> [Data excerpts]:
....

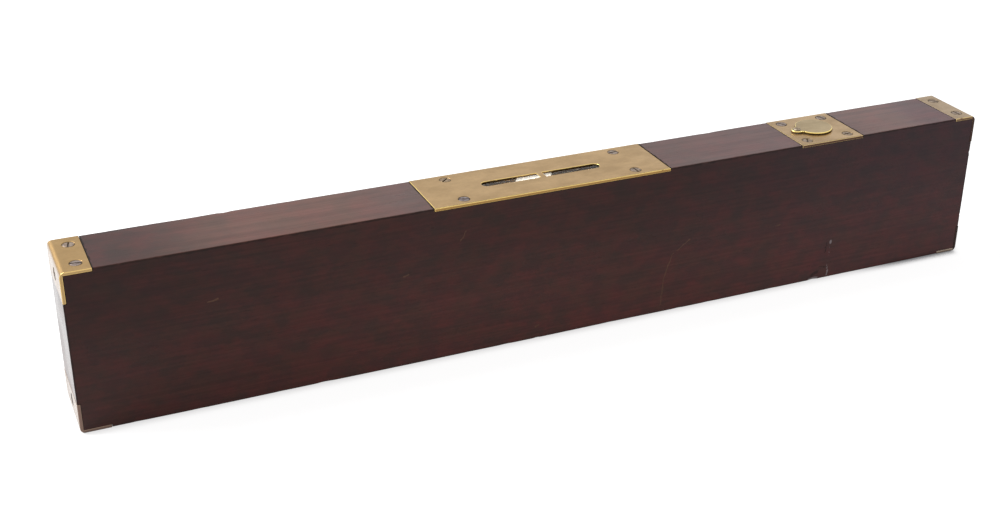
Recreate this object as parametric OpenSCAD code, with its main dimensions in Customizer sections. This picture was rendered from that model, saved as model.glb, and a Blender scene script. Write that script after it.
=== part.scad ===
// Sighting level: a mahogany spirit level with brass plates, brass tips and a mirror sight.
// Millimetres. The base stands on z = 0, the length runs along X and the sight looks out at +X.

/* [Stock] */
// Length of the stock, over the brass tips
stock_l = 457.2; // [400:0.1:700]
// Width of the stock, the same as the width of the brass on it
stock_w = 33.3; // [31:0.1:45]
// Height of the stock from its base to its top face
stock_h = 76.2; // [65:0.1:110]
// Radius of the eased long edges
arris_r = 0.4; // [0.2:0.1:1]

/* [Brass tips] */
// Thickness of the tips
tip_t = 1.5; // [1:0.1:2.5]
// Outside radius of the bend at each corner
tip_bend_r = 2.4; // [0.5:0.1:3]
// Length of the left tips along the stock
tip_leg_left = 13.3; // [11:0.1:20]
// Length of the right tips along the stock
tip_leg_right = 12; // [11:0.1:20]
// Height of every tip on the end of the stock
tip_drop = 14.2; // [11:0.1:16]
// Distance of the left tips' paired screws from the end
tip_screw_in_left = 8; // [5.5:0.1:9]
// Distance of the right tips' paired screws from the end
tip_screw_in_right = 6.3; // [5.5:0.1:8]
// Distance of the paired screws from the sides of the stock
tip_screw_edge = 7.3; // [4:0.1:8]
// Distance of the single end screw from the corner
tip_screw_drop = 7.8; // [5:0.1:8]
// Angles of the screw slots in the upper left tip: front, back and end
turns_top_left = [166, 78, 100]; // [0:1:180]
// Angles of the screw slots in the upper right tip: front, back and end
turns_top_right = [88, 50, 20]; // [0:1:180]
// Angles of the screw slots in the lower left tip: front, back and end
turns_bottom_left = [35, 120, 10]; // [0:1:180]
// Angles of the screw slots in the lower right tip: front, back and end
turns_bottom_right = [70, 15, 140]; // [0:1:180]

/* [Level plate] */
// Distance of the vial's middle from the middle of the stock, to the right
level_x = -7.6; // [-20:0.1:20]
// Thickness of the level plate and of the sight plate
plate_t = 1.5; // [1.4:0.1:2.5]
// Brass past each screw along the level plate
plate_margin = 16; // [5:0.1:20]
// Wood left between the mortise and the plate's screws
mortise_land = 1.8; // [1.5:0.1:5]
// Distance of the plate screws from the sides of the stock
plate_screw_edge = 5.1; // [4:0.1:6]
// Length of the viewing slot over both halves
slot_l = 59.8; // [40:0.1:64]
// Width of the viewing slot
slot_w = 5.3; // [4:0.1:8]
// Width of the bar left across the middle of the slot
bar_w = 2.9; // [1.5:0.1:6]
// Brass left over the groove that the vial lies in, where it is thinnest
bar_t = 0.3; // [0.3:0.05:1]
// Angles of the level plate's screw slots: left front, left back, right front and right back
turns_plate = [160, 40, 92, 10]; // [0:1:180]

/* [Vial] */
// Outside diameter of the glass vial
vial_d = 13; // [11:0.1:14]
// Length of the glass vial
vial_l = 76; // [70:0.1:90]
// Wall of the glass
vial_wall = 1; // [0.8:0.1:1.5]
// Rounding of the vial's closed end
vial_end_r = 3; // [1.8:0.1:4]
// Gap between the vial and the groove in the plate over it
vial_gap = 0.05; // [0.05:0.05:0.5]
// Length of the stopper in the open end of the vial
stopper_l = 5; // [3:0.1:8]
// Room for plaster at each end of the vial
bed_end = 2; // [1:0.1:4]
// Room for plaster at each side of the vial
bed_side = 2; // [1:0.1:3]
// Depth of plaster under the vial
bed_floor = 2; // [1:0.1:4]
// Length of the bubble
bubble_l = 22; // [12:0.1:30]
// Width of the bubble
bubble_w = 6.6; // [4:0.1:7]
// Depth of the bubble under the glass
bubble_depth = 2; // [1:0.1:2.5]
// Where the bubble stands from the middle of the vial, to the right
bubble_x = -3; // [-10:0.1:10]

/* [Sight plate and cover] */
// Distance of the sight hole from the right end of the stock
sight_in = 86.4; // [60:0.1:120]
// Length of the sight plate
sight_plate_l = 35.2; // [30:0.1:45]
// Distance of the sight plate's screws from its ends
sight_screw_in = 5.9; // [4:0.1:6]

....

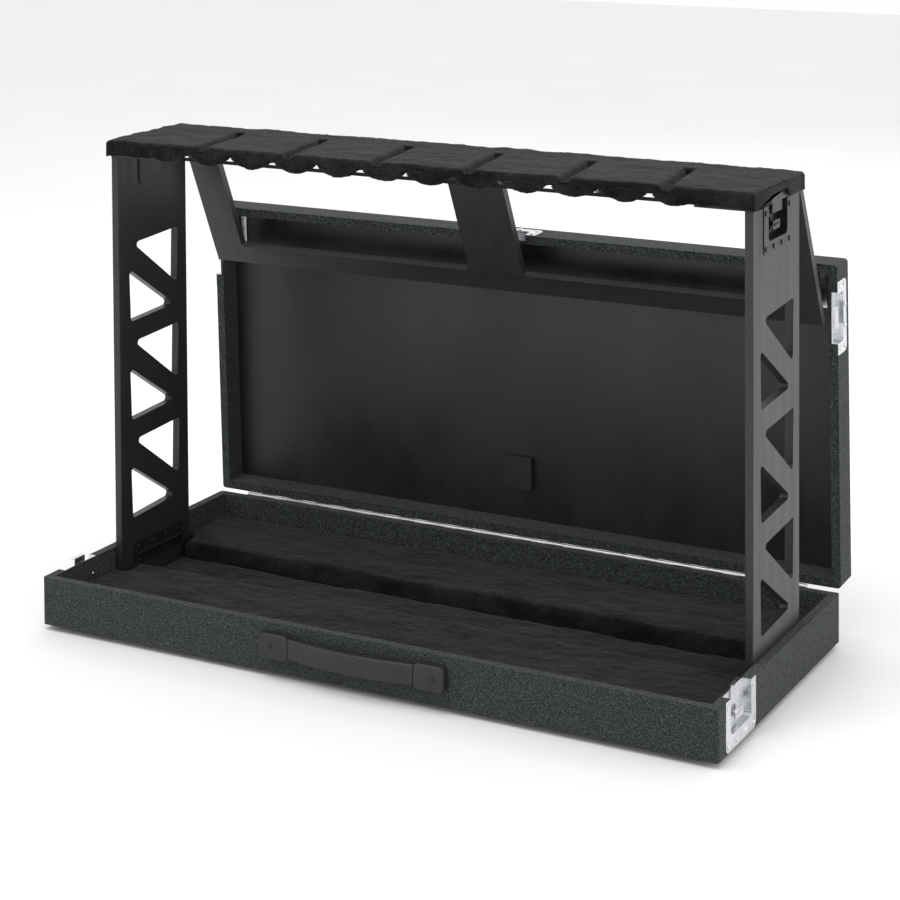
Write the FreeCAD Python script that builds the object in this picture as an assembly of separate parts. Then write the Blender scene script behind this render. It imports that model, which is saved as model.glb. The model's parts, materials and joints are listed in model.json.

....

> [Aim of the exercise]: Count the lines in the material above where the string "scene" appears, then state only that count.

> [Answer to the problem]: 2